PROBLEM :: In the listing below, locate the lines that hold "imported" and copy them.

═════ SUPPLIED MATERIAL

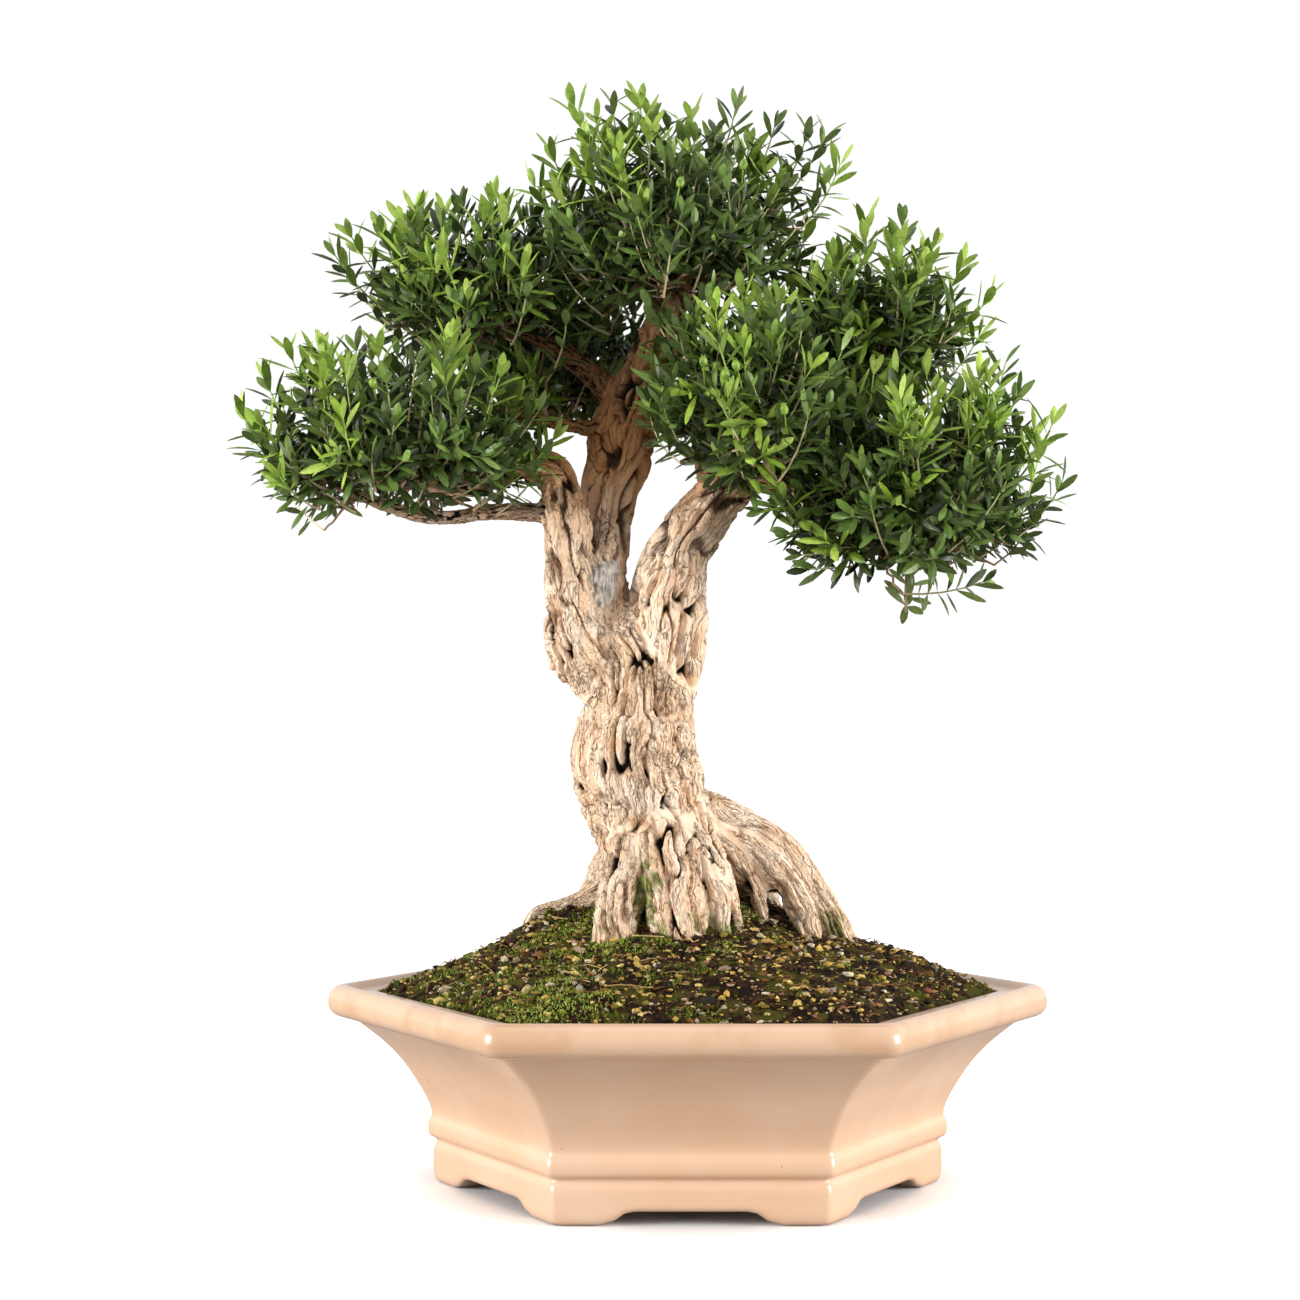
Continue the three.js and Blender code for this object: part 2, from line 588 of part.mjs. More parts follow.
function leafyStem({ path, radii, pairs }, node, quarter) {
  const curve = new THREE.CatmullRomCurve3(path.map(vector), false, "centripetal");
  const length = curve.getLength();
  const frames = curve.computeFrenetFrames(CURVE_PLACES, false);
  const outwardAt = (share, turn) => {
    const place = Math.round(share * CURVE_PLACES);
    const outward = frames.normals[place].clone().multiplyScalar(Math.cos(turn));
    return outward.addScaledVector(frames.binormals[place], Math.sin(turn));
  };
  const ringAt = (share) => {
    return Array.from({ length: STEM_SIDES }, (unused, side) => {
      return curve.getPointAt(share).addScaledVector(outwardAt(share, side * QUARTER), along(radii, share));
    });
  };
  const leafFrame = (foot, share, turn, splay) => {
    const tangent = frames.tangents[Math.round(share * CURVE_PLACES)];
    const heading = tangent.clone().multiplyScalar(Math.cos(splay));
    heading.addScaledVector(outwardAt(share, turn), Math.sin(splay));
    const up = tangent.clone().addScaledVector(heading, -tangent.dot(heading)).normalize();
    return { foot, along: heading, across: new THREE.Vector3().crossVectors(up, heading).normalize(), up };
  };
  const stretches = [];
  for (let pair = pairs - 1; pair >= 0; pair--) {
    const to = 1 - (pair * PAIR_SPACING) / length;
    stretches.push({ to: to - PAIR_HEIGHT / length }, { to, pair });
  }
  let share = 0;
  let ring = ringAt(0);
  const corners = [ring[0], ring[2], ring[1], ring[0], ring[3], ring[2]];
  for (const { to, pair } of stretches) {
    const next = ringAt(to);
    for (let side = 0; side < STEM_SIDES; side++) {
      const beside = (side + 1) % STEM_SIDES;
      const face = [ring[side], ring[beside], next[beside], next[side]];
      const [a, b, c, d] = face;
      const leafy = pair !== undefined && (side + pair + quarter) % 2 === 0;
      const foot = a.clone().add(b).add(c).add(d).multiplyScalar(1 / STEM_SIDES);
      const splay = pair === 0 ? TIP_SPLAY : LOWER_SPLAY;
      const choices = TURN_TRIES.map((extra) => {
        const opened = splay + SPLAY_PER_TURN * Math.abs(extra);
        return leafFrame(foot, share, (side + 0.5) * QUARTER + extra, opened);
      });
      const fitting = leafy && choices.find((frame) => isClear(bladeCapsule(frame, node)));
      if (fitting) {
        taken.push(bladeCapsule(fitting, node));
        corners.push(...bladeFaces(face, fitting));
      } else {
        corners.push(a, b, c, a, c, d);
      }
    }
    share = to;
    ring = next;
  }
  corners.push(ring[0], ring[1], ring[2], ring[0], ring[2], ring[3]);
  return solidOf(new THREE.BufferGeometry().setFromPoints(corners));
}

// Direction of a shoot from the middle of its cushion: a spiral from the top down over the dome.
function shootDirection(cushion, number, lean) {
  const rise = 1 - ((number + 0.5) / cushion.shoots) * (1 + cushion.below);
  const turn = number * GOLDEN_ANGLE + cushion.shoots + lean;
  const level = Math.sqrt(1 - rise * rise);
  return new THREE.Vector3(level * Math.cos(turn), level * Math.sin(turn), rise);
}

const SHOOT_RADII = [2.4, 1.8, 1.2];
const SHOOT_SINK = 12;
const SHOOT_SAG = 0.14;
const TIP_INSET = 17;
const SHORTEST_REACH = 36;
const LONG_REACH = 44;
const LEAN_TRIES = [0, 0.2, -0.2, 0.4, -0.4];
function shootStem(cushion, number, lean) {
  const outward = shootDirection(cushion, number, lean).multiply(vector(cushion.radii));
  const distance = outward.length();
  outward.normalize();
  const tip = vector(cushion.centre).addScaledVector(outward, distance - TIP_INSET);
  const rootDistance = Math.min(cushion.core * distance - SHOOT_SINK, distance - TIP_INSET - SHORTEST_REACH);
  const base = vector(cushion.centre).addScaledVector(outward, rootDistance);
  const reach = tip.distanceTo(base);
  const bend = base.clone().lerp(tip, 0.5);
  bend.z -= SHOOT_SAG * reach;
  const path = [base, bend, tip].map((point) => point.toArray());
  return { path, radii: SHOOT_RADII, pairs: reach > LONG_REACH ? 3 : 2 };
}

// A shoot's first capsules lie in its own cushion's core, so only the later ones need room.
const CAPSULES_IN_CORE = 3;
const SHOOT_SEED = 13;
const SHOOT_SEED_STEP = 977;
function foliage(cushion, node) {
  const solids = [core(cushion, node)];
  const random = seeded(node * SHOOT_SEED_STEP + SHOOT_SEED);
  for (let number = 0; number < cushion.shoots; number++) {
    const stems = LEAN_TRIES.map((lean) => shootStem(cushion, number, lean));
    const stem = stems.find((one) => limbCapsules(one, node).slice(CAPSULES_IN_CORE).every(isClear));
    if (!stem) continue;
    solids.push(leafyStem(stem, node, random() < 0.5 ? 0 : 1));
    taken.push(...limbCapsules(stem, node));
  }
  return joined(solids);
}

// Assembly
const bonsai = new THREE.Group();
bonsai.add(meshOf("pot", pot(), glaze));
for (let number = 0; number < DRAIN_COUNT; number++) {
  bonsai.add(meshOf(`drain_screen_${number + 1}`, screen(number), blackPlastic));
}
bonsai.add(meshOf("soil", soil(), earth));
bonsai.add(meshOf("trunk_and_branches", wood(), bark));

const WOOD = -1;
woodLimbs.forEach((one) => taken.push(...limbCapsules(one, WOOD)));
const woodClearance = wood(TOUCH_GAP);
cushions.forEach((cushion, node) => {
  const grown = foliage(cushion, node).subtract(woodClearance);
  bonsai.add(meshOf(`foliage_${cushion.name}`, largestBody(grown), leafGreen));
});

const box = new THREE.Box3().setFromObject(bonsai);
const boxCentre = box.getCenter(new THREE.Vector3());
bonsai.position.set(-boxCentre.x, -boxCentre.y, -box.min.z);

export default bonsai;
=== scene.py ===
# %% [markdown]
# A boxwood bonsai in a hexagonal glazed pot. The solids of the tree and its pot come from the frame, at their real
# size and place. This lesson dresses them: it puts fissured bark on the wood, thousands of small leaves on the
# cushions, gritty soil with moss in the pot, and a glaze on the pot. Every piece is a mesh made by a short rule.

# %% Load the frame
import math
from itertools import product

import bmesh
import bpy
import numpy as np
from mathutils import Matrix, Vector
from mathutils.bvhtree import BVHTree


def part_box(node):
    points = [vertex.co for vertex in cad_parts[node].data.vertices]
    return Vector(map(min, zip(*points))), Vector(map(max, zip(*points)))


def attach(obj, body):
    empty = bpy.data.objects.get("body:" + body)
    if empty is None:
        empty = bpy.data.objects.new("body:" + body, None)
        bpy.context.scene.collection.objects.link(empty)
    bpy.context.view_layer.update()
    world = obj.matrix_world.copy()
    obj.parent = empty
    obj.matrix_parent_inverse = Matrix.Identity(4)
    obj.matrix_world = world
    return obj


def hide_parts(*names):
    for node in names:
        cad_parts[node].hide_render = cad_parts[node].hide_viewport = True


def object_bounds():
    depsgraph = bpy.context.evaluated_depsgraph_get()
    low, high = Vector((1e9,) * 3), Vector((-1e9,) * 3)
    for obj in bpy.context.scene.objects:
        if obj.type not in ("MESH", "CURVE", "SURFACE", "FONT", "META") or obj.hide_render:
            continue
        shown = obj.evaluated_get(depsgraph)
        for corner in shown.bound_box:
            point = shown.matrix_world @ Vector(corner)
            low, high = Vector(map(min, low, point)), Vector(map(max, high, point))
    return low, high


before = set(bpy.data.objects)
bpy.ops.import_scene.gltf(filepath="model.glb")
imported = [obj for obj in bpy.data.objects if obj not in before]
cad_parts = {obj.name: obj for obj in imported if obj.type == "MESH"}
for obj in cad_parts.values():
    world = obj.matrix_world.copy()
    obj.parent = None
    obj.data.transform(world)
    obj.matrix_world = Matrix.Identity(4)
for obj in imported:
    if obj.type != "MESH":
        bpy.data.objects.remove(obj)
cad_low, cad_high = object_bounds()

scene = bpy.context.scene
print("frame holds", len(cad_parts), "nodes")

# %% [markdown]
# A grower and a potter measure in millimetres, and Blender's unit is the metre. All sizes below are typed in
# millimetres and pass through mm(). Places are measured from the pot's own axis, which the frame's pot gives.

# %% Units and the pot's axis
def mm(*values):
    """Millimetres as Blender's metres: one number, several, or a whole table of them."""
    return np.asarray(values[0] if len(values) == 1 else values) * 0.001


pot_low, pot_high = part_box("pot")
POT = np.array([(pot_low.x + pot_high.x) / 2, (pot_low.y + pot_high.y) / 2, pot_low.z])
UP = np.array([0.0, 0.0, 1.0])
print("pot axis at x", round(POT[0] * 1000, 2), "mm")

# %% [markdown]
# The camera comes first, so that every later step can be judged from the photographer's place. The lens is given by
# how many pixels one radian would cover. The horizon lies a little below the picture's middle, so the camera
# looks up by a fraction of a degree. Its place was worked out from the pot's rim and its feet.

# %% Camera
IMAGE_SIDE = 1300
FOCAL_PIXELS = 2611
HORIZON_ROW = 684
SENSOR = 36
CAMERA_PLACE = mm(-27, -1880, 357)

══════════

WRITTEN SOLUTION ::
imported = [obj for obj in bpy.data.objects if obj not in before]
cad_parts = {obj.name: obj for obj in imported if obj.type == "MESH"}
for obj in imported:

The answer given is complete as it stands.